### What this task involves
Restate every line of the material, word for word.

## START

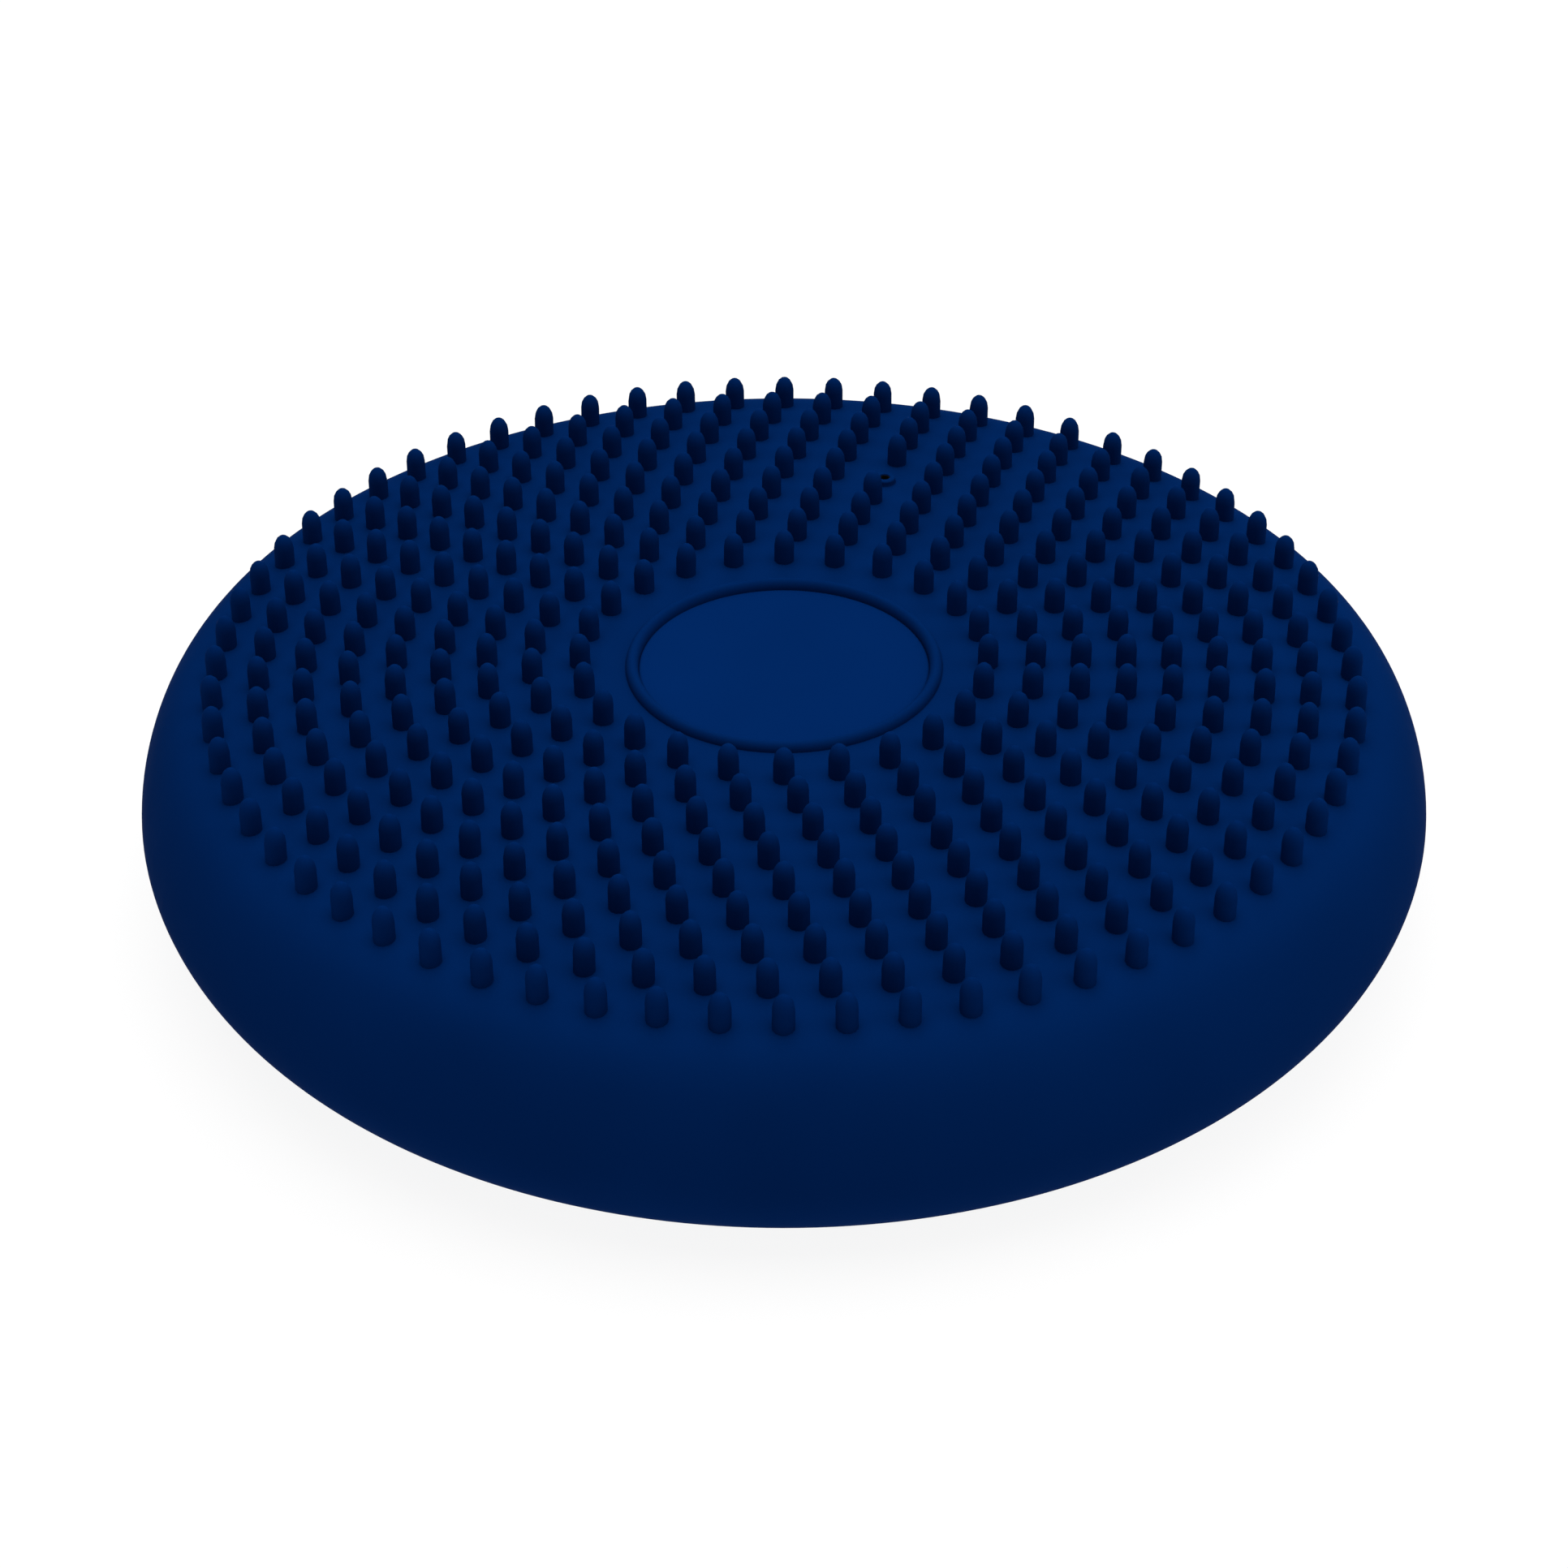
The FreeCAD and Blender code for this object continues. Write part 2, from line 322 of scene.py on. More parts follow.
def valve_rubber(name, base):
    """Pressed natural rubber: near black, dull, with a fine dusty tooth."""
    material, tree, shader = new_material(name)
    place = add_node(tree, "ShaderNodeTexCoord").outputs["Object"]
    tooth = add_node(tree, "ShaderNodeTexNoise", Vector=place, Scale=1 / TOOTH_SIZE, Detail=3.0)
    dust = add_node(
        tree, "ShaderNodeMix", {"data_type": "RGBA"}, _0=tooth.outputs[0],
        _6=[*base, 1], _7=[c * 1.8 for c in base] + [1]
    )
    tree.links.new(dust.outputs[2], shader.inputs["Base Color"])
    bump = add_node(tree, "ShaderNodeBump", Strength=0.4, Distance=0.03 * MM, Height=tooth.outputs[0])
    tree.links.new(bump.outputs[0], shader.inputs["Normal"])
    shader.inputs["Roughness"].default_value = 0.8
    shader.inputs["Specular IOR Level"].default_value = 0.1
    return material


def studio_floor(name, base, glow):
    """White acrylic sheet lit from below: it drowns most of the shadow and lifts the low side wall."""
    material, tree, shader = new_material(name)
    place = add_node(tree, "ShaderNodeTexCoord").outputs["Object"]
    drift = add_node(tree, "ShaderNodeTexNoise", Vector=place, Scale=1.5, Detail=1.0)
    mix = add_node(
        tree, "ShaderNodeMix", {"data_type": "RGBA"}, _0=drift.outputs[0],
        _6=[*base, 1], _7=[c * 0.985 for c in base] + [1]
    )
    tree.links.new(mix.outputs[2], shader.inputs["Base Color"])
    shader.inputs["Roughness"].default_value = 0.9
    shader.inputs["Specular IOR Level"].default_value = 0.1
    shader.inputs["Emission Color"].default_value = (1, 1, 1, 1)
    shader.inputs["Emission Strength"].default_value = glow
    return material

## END

### Result of this exercise
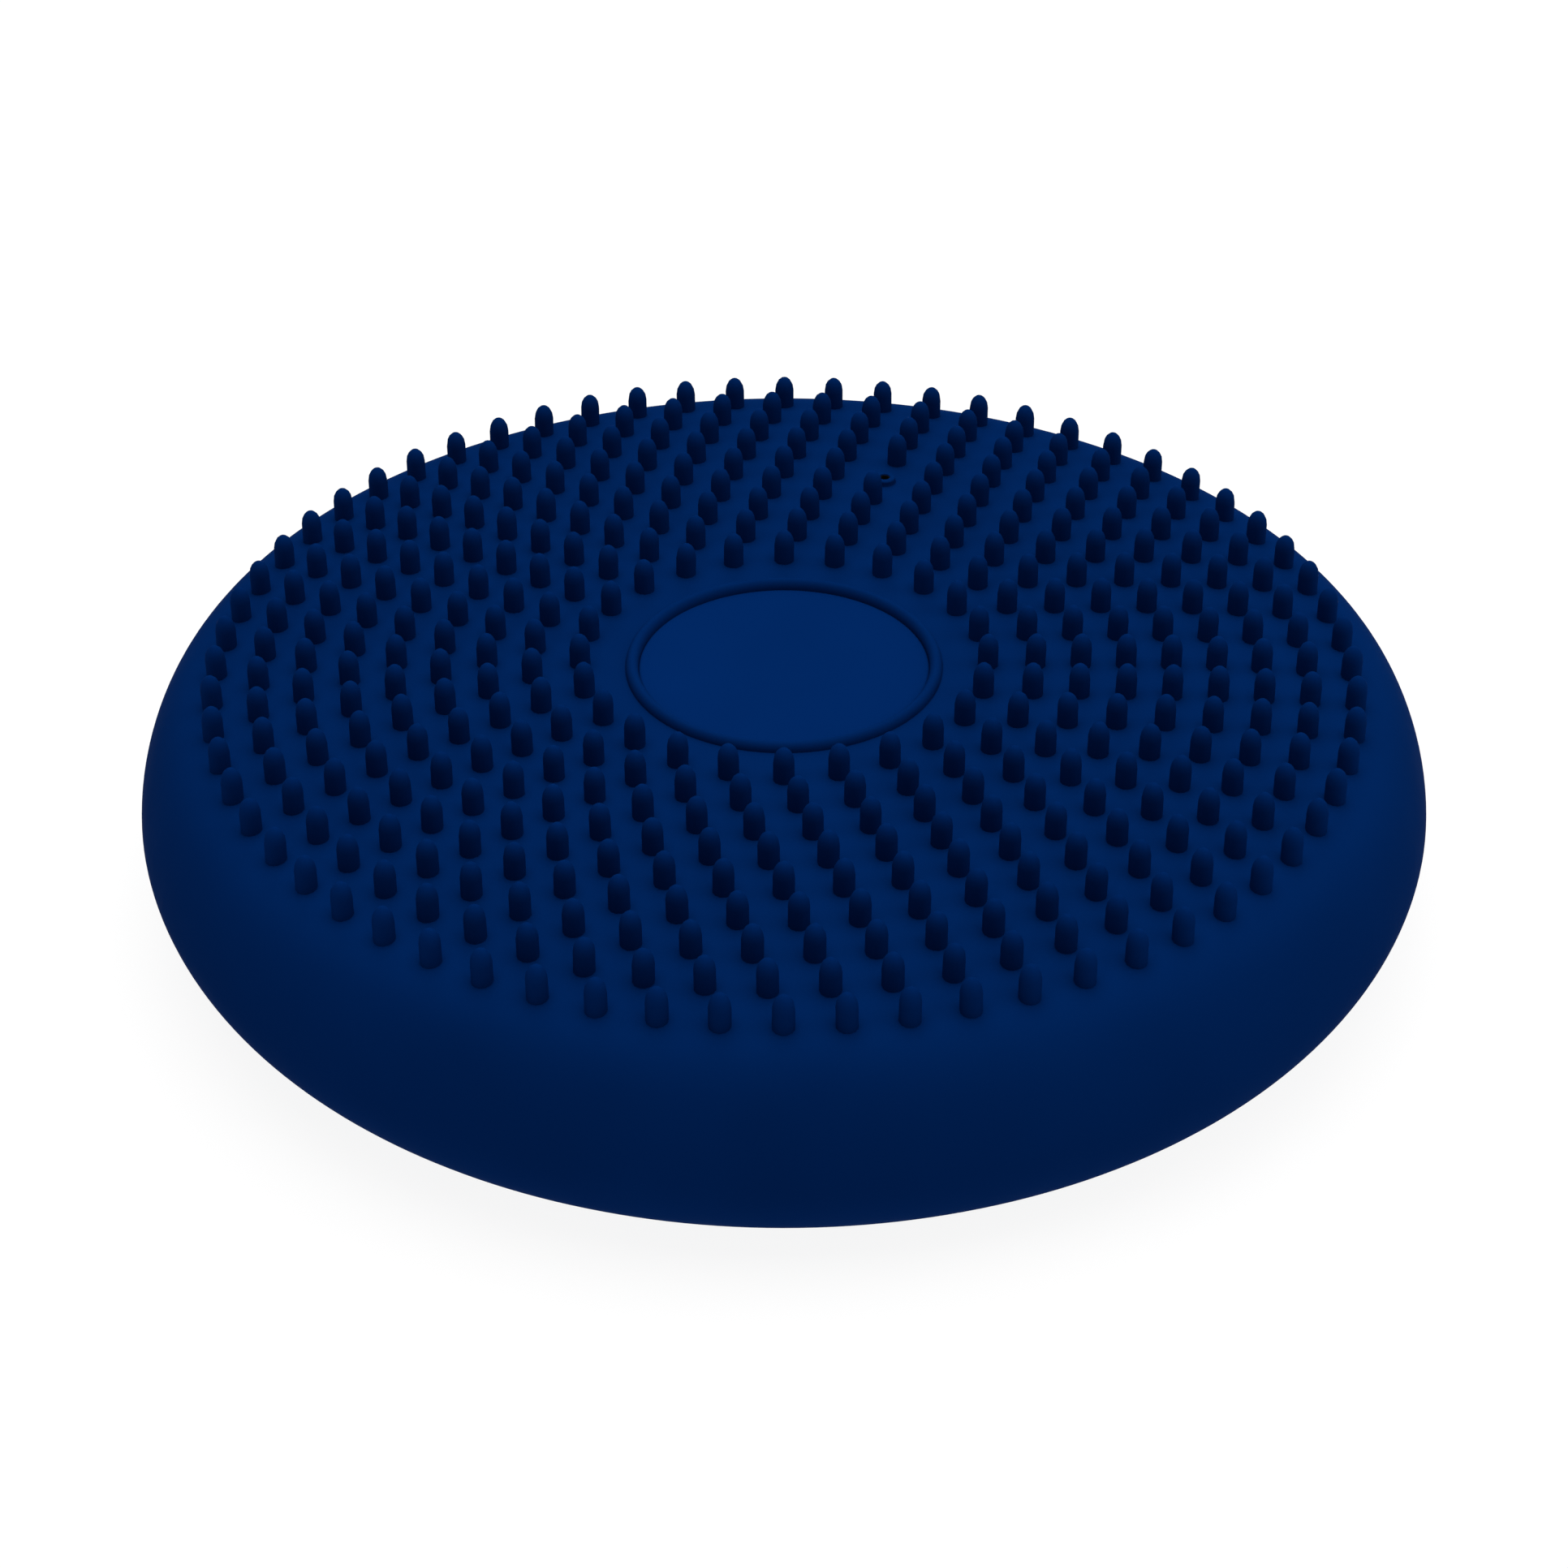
The FreeCAD and Blender code for this object continues. Write part 2, from line 322 of scene.py on. More parts follow.
def valve_rubber(name, base):
    """Pressed natural rubber: near black, dull, with a fine dusty tooth."""
    material, tree, shader = new_material(name)
    place = add_node(tree, "ShaderNodeTexCoord").outputs["Object"]
    tooth = add_node(tree, "ShaderNodeTexNoise", Vector=place, Scale=1 / TOOTH_SIZE, Detail=3.0)
    dust = add_node(
        tree, "ShaderNodeMix", {"data_type": "RGBA"}, _0=tooth.outputs[0],
        _6=[*base, 1], _7=[c * 1.8 for c in base] + [1]
    )
    tree.links.new(dust.outputs[2], shader.inputs["Base Color"])
    bump = add_node(tree, "ShaderNodeBump", Strength=0.4, Distance=0.03 * MM, Height=tooth.outputs[0])
    tree.links.new(bump.outputs[0], shader.inputs["Normal"])
    shader.inputs["Roughness"].default_value = 0.8
    shader.inputs["Specular IOR Level"].default_value = 0.1
    return material


def studio_floor(name, base, glow):
    """White acrylic sheet lit from below: it drowns most of the shadow and lifts the low side wall."""
    material, tree, shader = new_material(name)
    place = add_node(tree, "ShaderNodeTexCoord").outputs["Object"]
    drift = add_node(tree, "ShaderNodeTexNoise", Vector=place, Scale=1.5, Detail=1.0)
    mix = add_node(
        tree, "ShaderNodeMix", {"data_type": "RGBA"}, _0=drift.outputs[0],
        _6=[*base, 1], _7=[c * 0.985 for c in base] + [1]
    )
    tree.links.new(mix.outputs[2], shader.inputs["Base Color"])
    shader.inputs["Roughness"].default_value = 0.9
    shader.inputs["Specular IOR Level"].default_value = 0.1
    shader.inputs["Emission Color"].default_value = (1, 1, 1, 1)
    shader.inputs["Emission Strength"].default_value = glow
    return material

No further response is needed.